## EXERCISE DIRECTIONS:
Answer with one number: the count of lines in this material that hold the word "Vector".

## SOURCE MATERIAL:
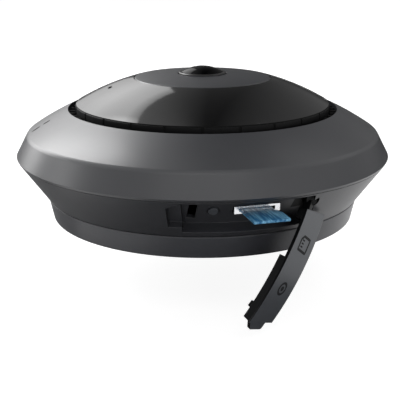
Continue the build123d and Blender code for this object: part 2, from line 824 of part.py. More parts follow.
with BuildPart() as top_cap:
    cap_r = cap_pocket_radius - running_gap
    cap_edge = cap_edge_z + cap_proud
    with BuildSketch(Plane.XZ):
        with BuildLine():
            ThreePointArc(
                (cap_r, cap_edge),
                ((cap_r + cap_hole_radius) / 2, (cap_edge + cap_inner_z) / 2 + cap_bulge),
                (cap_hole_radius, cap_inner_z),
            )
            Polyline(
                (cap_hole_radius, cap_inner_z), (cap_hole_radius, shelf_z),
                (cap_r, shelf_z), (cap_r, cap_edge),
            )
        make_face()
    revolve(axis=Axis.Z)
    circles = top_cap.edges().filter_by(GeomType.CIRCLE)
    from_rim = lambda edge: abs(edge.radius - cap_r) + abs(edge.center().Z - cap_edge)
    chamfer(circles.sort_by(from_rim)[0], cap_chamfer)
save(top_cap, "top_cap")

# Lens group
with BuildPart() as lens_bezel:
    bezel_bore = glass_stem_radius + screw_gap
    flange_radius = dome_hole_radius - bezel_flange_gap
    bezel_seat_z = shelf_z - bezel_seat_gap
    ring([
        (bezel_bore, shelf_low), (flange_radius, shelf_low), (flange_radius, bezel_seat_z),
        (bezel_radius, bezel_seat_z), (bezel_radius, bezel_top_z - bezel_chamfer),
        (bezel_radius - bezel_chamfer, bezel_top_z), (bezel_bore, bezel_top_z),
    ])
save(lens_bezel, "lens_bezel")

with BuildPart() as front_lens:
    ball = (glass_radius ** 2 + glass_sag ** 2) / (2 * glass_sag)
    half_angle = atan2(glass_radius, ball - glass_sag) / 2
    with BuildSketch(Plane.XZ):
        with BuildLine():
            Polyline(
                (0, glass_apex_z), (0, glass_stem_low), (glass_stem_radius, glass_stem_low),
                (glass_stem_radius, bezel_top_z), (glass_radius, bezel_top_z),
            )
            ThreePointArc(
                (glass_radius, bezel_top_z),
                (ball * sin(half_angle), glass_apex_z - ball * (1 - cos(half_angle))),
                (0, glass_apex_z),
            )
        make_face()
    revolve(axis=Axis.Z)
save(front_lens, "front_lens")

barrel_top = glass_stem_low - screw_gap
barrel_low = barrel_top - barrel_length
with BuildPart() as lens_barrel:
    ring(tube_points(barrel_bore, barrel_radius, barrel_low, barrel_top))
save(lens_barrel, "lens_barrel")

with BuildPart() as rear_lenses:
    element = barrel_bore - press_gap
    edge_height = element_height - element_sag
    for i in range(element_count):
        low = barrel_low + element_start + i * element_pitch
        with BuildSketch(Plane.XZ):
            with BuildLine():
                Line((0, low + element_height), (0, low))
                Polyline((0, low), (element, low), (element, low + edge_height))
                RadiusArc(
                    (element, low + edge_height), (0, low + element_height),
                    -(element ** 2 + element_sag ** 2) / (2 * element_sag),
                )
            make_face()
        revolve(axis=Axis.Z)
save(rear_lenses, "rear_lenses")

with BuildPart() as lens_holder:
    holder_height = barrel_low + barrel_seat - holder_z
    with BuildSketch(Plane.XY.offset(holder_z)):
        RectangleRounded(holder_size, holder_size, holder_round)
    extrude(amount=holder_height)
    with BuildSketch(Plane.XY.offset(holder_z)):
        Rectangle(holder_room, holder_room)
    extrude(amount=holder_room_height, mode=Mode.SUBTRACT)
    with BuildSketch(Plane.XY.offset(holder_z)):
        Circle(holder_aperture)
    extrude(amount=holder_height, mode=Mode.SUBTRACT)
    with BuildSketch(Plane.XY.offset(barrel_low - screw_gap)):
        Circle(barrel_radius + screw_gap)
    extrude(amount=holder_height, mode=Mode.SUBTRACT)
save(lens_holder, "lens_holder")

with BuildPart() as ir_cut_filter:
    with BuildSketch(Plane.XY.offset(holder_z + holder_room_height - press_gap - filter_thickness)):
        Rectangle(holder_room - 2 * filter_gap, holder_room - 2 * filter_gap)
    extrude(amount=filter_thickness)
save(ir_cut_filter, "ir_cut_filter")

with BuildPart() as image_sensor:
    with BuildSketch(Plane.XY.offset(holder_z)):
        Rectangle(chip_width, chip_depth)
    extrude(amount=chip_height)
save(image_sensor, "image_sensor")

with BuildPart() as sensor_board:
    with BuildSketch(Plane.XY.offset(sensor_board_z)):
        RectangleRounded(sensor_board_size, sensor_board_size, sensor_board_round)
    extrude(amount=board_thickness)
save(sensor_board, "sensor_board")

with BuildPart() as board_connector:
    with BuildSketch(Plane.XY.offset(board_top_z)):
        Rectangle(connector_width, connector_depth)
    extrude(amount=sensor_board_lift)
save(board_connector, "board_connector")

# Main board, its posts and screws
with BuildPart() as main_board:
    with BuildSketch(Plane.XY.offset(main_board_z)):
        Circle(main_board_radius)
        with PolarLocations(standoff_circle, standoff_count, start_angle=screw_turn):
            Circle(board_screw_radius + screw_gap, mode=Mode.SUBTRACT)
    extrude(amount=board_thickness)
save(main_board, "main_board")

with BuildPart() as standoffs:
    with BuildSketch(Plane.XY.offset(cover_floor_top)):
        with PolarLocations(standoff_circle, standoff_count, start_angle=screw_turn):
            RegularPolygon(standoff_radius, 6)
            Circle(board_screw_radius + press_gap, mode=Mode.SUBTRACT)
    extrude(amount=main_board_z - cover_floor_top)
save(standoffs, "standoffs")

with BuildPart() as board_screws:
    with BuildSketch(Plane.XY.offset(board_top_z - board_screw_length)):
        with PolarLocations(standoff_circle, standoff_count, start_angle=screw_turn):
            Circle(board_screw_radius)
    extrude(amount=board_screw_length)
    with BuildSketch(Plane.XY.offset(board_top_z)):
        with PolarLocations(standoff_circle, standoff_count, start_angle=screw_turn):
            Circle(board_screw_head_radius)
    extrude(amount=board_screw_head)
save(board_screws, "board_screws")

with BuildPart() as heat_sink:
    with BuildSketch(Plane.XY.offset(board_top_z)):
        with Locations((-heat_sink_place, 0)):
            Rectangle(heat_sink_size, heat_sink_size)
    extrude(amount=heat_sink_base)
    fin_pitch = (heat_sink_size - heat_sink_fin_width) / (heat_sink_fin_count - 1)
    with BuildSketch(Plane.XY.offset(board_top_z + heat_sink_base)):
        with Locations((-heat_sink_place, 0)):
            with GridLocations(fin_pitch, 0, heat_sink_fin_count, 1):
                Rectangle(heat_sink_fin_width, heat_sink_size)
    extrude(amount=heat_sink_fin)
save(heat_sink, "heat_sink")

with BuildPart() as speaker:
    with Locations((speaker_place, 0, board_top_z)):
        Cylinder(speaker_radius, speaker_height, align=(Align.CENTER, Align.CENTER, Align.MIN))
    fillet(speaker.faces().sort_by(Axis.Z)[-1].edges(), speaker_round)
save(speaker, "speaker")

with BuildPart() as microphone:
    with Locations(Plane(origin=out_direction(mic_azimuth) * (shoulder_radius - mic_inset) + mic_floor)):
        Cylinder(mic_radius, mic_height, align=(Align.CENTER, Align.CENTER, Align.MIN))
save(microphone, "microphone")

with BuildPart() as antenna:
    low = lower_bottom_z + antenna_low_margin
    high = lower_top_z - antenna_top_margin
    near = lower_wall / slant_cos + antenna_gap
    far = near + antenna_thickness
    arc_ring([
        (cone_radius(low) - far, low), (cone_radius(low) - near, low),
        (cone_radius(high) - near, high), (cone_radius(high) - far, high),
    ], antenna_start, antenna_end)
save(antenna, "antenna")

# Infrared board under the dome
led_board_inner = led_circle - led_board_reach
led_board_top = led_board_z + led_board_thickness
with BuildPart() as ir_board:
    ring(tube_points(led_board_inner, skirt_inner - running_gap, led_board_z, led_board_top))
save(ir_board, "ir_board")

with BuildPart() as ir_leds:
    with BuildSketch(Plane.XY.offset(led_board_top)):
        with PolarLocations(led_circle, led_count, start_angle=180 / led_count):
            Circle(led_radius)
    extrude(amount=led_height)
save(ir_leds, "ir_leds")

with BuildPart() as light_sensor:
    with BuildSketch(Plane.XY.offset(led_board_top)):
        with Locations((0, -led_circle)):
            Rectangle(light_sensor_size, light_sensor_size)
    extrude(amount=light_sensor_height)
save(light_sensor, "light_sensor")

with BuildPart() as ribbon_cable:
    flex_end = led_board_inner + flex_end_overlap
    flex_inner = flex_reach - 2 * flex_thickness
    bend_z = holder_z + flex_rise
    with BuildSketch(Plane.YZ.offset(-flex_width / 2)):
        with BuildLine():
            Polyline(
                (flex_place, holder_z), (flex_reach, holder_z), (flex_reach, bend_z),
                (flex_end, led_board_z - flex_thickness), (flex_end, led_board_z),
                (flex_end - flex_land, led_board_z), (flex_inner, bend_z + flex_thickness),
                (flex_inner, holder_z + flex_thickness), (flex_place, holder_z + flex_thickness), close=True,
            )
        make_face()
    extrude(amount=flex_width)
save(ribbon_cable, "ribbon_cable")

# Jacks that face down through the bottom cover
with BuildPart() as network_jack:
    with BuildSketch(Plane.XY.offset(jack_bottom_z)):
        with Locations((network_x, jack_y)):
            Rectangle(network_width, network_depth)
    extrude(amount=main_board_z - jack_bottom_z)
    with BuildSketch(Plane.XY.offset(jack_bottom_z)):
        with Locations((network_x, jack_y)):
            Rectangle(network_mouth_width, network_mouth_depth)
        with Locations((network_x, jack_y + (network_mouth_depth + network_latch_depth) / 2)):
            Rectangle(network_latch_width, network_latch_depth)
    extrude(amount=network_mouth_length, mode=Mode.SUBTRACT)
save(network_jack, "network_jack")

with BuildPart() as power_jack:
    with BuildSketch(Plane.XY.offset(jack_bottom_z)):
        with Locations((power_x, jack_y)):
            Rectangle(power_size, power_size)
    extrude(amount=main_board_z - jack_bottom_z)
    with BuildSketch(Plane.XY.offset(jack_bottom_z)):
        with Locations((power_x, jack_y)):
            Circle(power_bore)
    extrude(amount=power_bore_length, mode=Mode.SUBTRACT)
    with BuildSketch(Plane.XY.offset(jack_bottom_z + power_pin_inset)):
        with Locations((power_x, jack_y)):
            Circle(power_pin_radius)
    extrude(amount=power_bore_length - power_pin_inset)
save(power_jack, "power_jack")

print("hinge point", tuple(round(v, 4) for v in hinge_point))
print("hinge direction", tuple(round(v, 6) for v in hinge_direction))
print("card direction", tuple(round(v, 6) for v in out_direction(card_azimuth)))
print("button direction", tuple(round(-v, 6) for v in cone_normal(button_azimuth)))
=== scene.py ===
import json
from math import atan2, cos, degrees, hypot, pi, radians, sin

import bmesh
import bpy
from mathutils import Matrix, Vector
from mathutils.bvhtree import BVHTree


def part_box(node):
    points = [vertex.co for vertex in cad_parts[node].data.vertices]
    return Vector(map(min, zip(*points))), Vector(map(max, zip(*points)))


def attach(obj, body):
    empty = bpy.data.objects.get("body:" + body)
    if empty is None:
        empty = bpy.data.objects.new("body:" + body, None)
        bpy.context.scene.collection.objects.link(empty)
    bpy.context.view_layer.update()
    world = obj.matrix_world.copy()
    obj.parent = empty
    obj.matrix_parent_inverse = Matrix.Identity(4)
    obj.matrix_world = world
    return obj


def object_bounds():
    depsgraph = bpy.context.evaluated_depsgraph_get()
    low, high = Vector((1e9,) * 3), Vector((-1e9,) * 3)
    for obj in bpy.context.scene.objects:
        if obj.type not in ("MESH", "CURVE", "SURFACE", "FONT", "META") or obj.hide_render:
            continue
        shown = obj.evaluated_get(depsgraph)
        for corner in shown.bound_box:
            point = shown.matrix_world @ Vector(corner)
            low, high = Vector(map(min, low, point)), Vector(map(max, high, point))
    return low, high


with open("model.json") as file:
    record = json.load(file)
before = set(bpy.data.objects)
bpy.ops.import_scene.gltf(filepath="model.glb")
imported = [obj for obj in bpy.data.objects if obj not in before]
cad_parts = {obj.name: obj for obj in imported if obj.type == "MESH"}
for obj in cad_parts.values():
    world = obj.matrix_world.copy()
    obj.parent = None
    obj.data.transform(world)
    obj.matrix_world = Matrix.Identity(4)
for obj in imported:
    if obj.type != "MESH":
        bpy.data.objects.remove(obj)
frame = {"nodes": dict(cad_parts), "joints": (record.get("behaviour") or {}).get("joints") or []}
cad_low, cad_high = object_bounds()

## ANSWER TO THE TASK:
5